# Folding Slingshot



## Winnie (Nov 10, 2010)

Just messing around and made a slingshot to fit in an Altoids tin. This time I wanted a slingshot that would work as an everyday shooter but I still wanted it to fit in the tin so, in order to make it all work, I decided to make it a folding slingshot. I made it using 5/16 silk micarta. This thing is very comfortable and easily handles one of my regular band set-ups (TBG 11.5 inches x 5/8 x 1/2).

winnie


----------



## flippinout (Jul 16, 2010)

Fantastic little shooter!


----------



## reset (Apr 13, 2013)

Very neat. I like that one.


----------



## Btoon84 (Nov 22, 2011)

Very nice winnie! I love what you do with that micarta of yours! Brilliant mate!


----------



## dan ford (May 13, 2013)

Very nice !
I love compact fold up stuff , very clever !


----------



## PorkChopSling (Jan 17, 2013)

Blowing my mind here, that is super fantastic!!


----------



## All Buns Glazing (Apr 22, 2012)

That's really cool, man. Reminds me of a little stubby hrawkeye, but collapsible! Sweet


----------



## Mike928 (Nov 20, 2012)

Inspiring little piece. Thank you for sharing.


----------



## rockslinger (Nov 16, 2010)

*Nice one Winnie,great job!*


----------



## mr. green (Nov 3, 2012)

I like that one. EDC in an Altoid tin. Thank you for sharing.


----------



## Flycatcher (Jun 19, 2013)

this is so clever. Id love to try and make my own version of something like this


----------



## e~shot (Jun 3, 2010)

Fantastic!


----------



## Dr J (Apr 22, 2013)

Well done !


----------



## Tube_Shooter (Dec 8, 2012)

Cool little thing


----------



## Vetryan15 (Feb 7, 2013)

That is 1 sweet little piece


----------



## NoForkHit (Jul 26, 2012)

This is what i call engineering. Well done!


----------



## SmilingFury (Jul 2, 2013)

Very impressive design. Does it snap into place with a bearing or one would have to tighten the left side bolt/screw? Either way, cool piece.


----------



## Winnie (Nov 10, 2010)

It's really a very simple design and easy to make. It's held together with a couple of Chicago screws. It's very solid and tight even without tightening the screws down all the way. I use a dime if I want to snug everything down. Partially remove one and swivel the handle up. The two screws were a little long so I spent about ten seconds grinding them down.

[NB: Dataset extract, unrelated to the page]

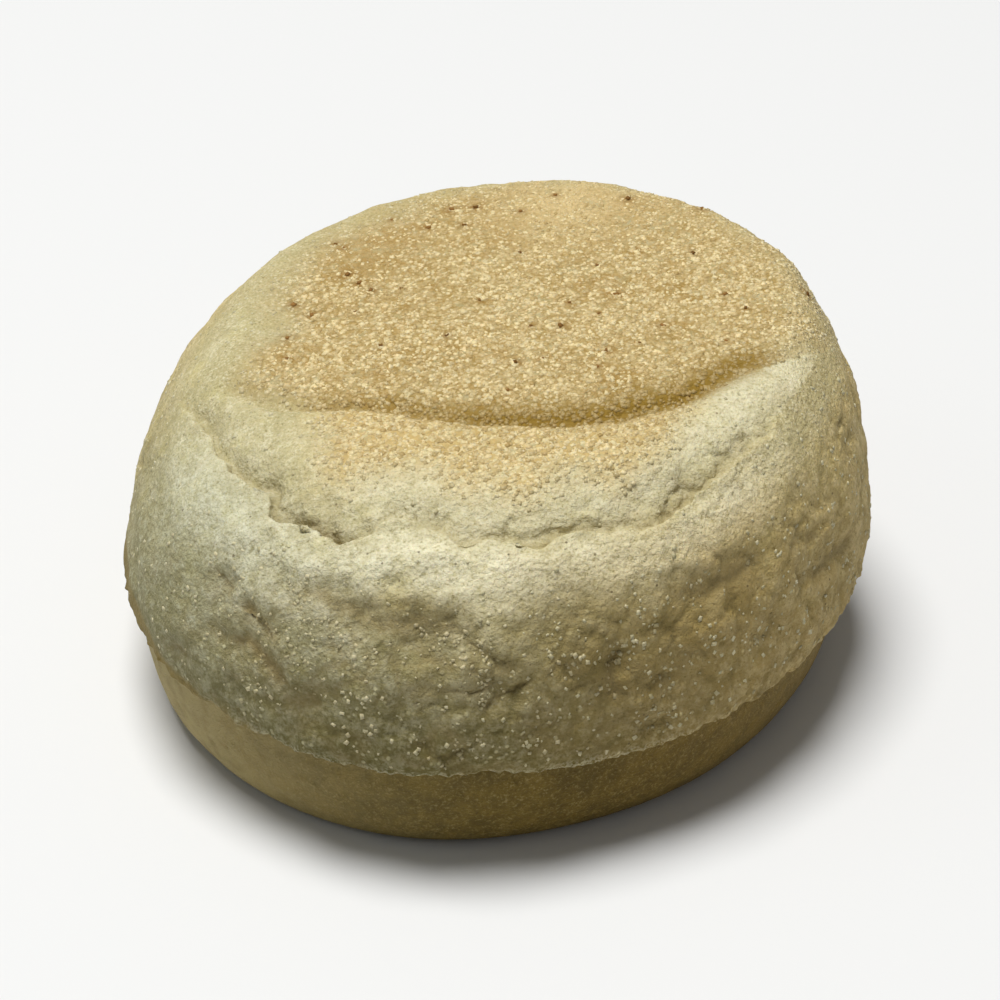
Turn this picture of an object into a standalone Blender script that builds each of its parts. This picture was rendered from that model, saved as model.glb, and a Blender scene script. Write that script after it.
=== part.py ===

When I made this one I made another at the same time. If anyone thinks the pattern should be available and knows how to put a pattern on the website let me know and they can have the other slingshot in exchange for posting the patten.

winnie


----------



## Vetryan15 (Feb 7, 2013)

Winnie said:


> It's really a very simple design and easy to make. It's held together with a couple of Chicago screws. It's very solid and tight even without tightening the screws down all the way. I use a dime if I want to snug everything down. Partially remove one and swivel the handle up. The two screws were a little long so I spent about ten seconds grinding them down.
> When I made this one I made another at the same time. If anyone thinks the pattern should be available and knows how to put a pattern on the website let me know and they can have the other slingshot in exchange for posting the patten.
> winnie


Personally I think it should b in the templates section, for others to enjoy. Remember the nesquick commercial? " share the wealth& all u would need to do is a drawing (paper and pencil) u can use a scanner and upload the original drawing. Or... There r autocad programs u can use. I have heard of 1 called "Inkscape" that alot of people use to draw it out, and upload it to the site. Hope that helps
Ryan


----------



## leon13 (Oct 4, 2012)

Go Go Winnie Gadget Go
Noch One !!!
Cheers


----------



## Charles (Aug 26, 2010)

That is a very nice design, Winnie! Great job.

Cheers ..... Charles


----------



## G30 (Apr 16, 2013)

very cool lookin lil slinger !


----------



## Aussie Allan In Thailand (Jan 28, 2013)

Exceptional piece of work, although the length of the bands, you must have wingspan of gorilla, all said in fun.

Cheers Allan


----------



## flicks (Feb 16, 2013)

Awesome Winnie! A very nice idea and a great design!


----------